Cosa sarebbero le nostre case e le nostre città se l’umanità venuta a galla in quei giorni diventasse quotidiana? Ma è possibile? Da queste domande è maturata la scelta di destinare il ricavato del “pacco natalizio” a Casa Novella, un’opera di accoglienza sorta trent’anni fa a Castel Bolognese. Essa trae il nome dalla fondatrice, prematuramente scomparsa, una casalinga che a 28 anni, a seguito di una “alluvione privata” — l’espressione è del cardinal Matteo Zuppi — si era ritrovata senza voglia di vivere, convinta che la vita fosse “una grande fregatura”.
Un incontro imprevisto in un campeggio con una coppia di giovani sposi la fece sentire accolta e amata.
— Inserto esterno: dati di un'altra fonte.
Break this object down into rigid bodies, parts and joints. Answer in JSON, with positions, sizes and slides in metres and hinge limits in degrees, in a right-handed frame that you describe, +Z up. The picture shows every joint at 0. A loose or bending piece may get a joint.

Sorse in lei il desiderio di restituire ad altri quell’amore che l’aveva liberata "dalla solitudine e dell’angoscia" fino a edificare assieme al marito, con la pazienza del tempo e il sostegno di tanti amici, un’opera per bambini e ragazze madri.
La casa e altre strutture sorte negli anni, dove sono accolte circa 150 persone e ve ne lavorano oltre 40, non è stata risparmiata dall’alluvione. I danni complessivi superano i cinquecentomila euro. Di opere così c’è bisogno per alimentare la certezza che il bene c’è ed è più forte del male. La casa documenta la carità che diventa opera, cioè permane, dà forma alla quotidianità del vivere, e testimonia una strada che ciascuno dentro la propria condizione può percorrere.
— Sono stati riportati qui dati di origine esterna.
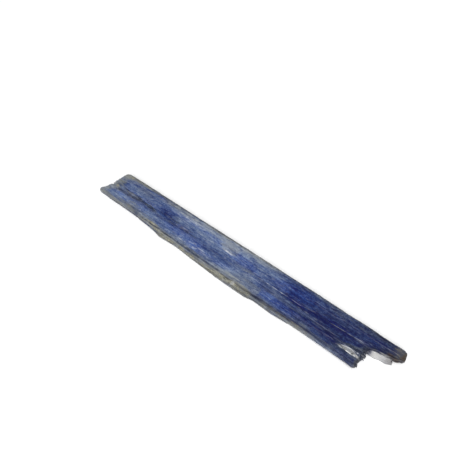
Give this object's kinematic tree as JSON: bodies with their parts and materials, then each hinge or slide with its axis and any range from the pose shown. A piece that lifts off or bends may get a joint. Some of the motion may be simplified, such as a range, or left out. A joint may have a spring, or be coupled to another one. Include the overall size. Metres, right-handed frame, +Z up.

La struttura che sorse “non con il tanto di pochi, ma con il poco di tanti”, come disse Novella nel giorno dell’inaugurazione, anche oggi potrà essere riparata con il “poco di tanti”. Il valore della cesta è di 100 euro. In realtà vale molto di più. Chi la riceverà in dono, troverà non solo ottimi prodotti da gustare, ma una storia di bene, che vive nel presente ed è seme di una vita migliore per tutti.
La “strenna natalizia”, infatti, contiene anche il libro “Fatti accaduti in Romagna. Nel dramma dell'alluvione la sorpresa di un'onda di bene” edito da Itaca. Il volume è nato dal desiderio di custodire l’esperienza di quei giorni attraverso le voci di chi li ha vissuti. Il frutto è un racconto corale, popolare e sinfonico, dove i temi ritornano, con sfumature e accenti diversi, si rincorrono e si approfondiscono, restituendoci dal vivo il dramma: l’isolamento dovuto alle frane, le città, le case e i campi invasi dall’acqua e dal fango, l’odore insopportabile dell’acqua stagnante per giorni e giorni, la paura, la disperazione, la rabbia, il dolore per ciò che si è perduto…
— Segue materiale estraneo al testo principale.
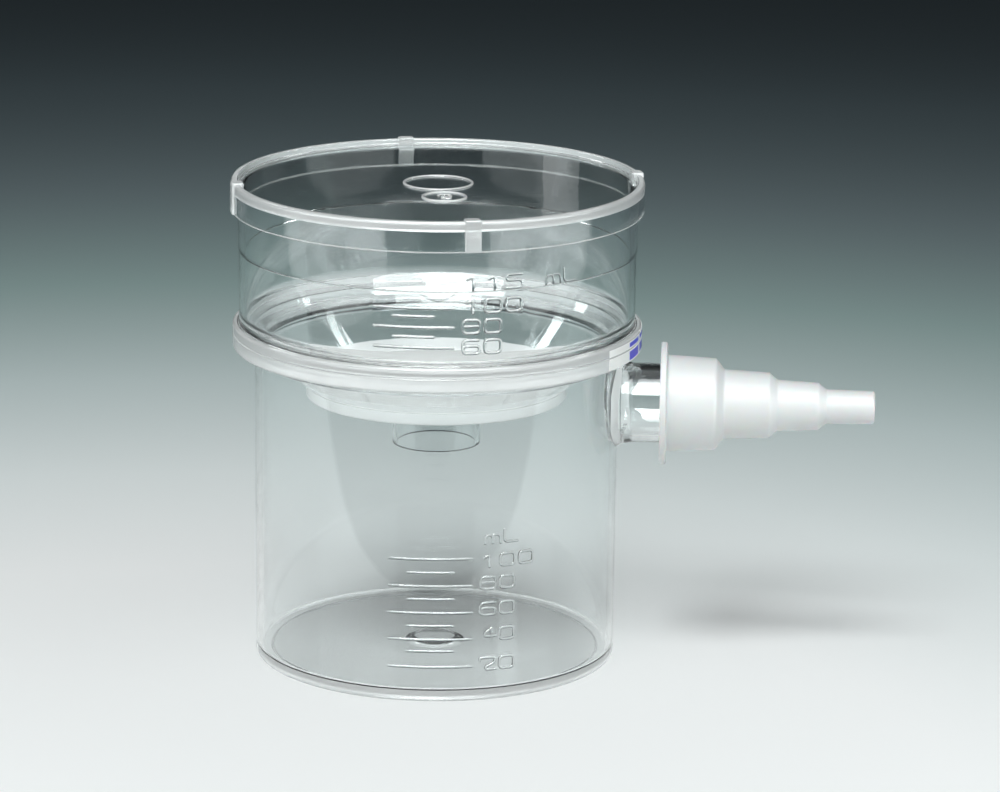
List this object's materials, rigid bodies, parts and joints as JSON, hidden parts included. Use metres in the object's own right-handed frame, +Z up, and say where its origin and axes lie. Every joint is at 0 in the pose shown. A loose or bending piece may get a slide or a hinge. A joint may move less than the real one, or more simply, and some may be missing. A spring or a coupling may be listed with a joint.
{
  "type": "vacuum filtration unit",
  "caption": "Clear graduated filter funnel with lid and membrane on a clear graduated receiver with a side arm and a stepped tubing adapter.",
  "frame": {"origin": "centre of the receiver's foot, on the surface it stands on", "axes": "+Z up along the unit's axis, +X out along the side arm"},
  "size_m": [0.1277, 0.0814, 0.0969],
  "materials": {
    "clear_polystyrene": "clear, injection moulded in a polished mould",
    "membrane": "microporous, matt white",
    "adapter_white": "fine matt, injection moulded"
  },
  "bodies": {
    "receiver": {"receiver": "clear_polystyrene"},
    "funnel": {"upper_chamber": "clear_polystyrene", "membrane": "membrane", "support_plate": "clear_polystyrene"},
    "lid": {"lid": "clear_polystyrene"},
    "adapter": {"tubing_adapter": "adapter_white"}
  },
  "joints": [
    {"name": "funnel_lift", "type": "slide", "parent": "receiver", "child": "funnel", "axis": [0, 0, 1], "range_m": [0, 0.04]},
    {"name": "lid_lift", "type": "slide", "parent": "funnel", "child": "lid", "axis": [0, 0, 1], "range_m": [0, 0.03]},
    {"name": "adapter_pull", "type": "slide", "parent": "receiver", "child": "adapter", "axis": [1, 0, 0], "range_m": [0, 0.02]}
  ]
}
Se la forza devastatrice dell’acqua è stata oltre ogni previsione e immaginazione, essa non è risultata, però, l’unica protagonista. Immediatamente è sgorgata dal cuore di tante persone un’onda di bene, desiderabile anche nella normalità del vivere.
Tanti hanno riscoperto il valore di essere comunità, trovando nei loro sacerdoti e nel popolo cristiano una realtà vicina, che si è sporcata le mani per rispondere alle necessità delle persone e delle famiglie fino ad abbracciarne la domanda di senso che ogni dramma porta con sé e il desiderio che la vita buona intravista possa essere seme di una vita migliore.
Il testo raccoglie più di 60 contributi, fra cui quello del vescovo di Imola, dei sindaci di Lugo, Castel Bolognese, Conselice, l’assemblea con il presidente della Fraternità di Comunione e Liberazione Davide Prosperi a Lugo e l’incontro con il cardinale Zuppi a Castel Bolognese.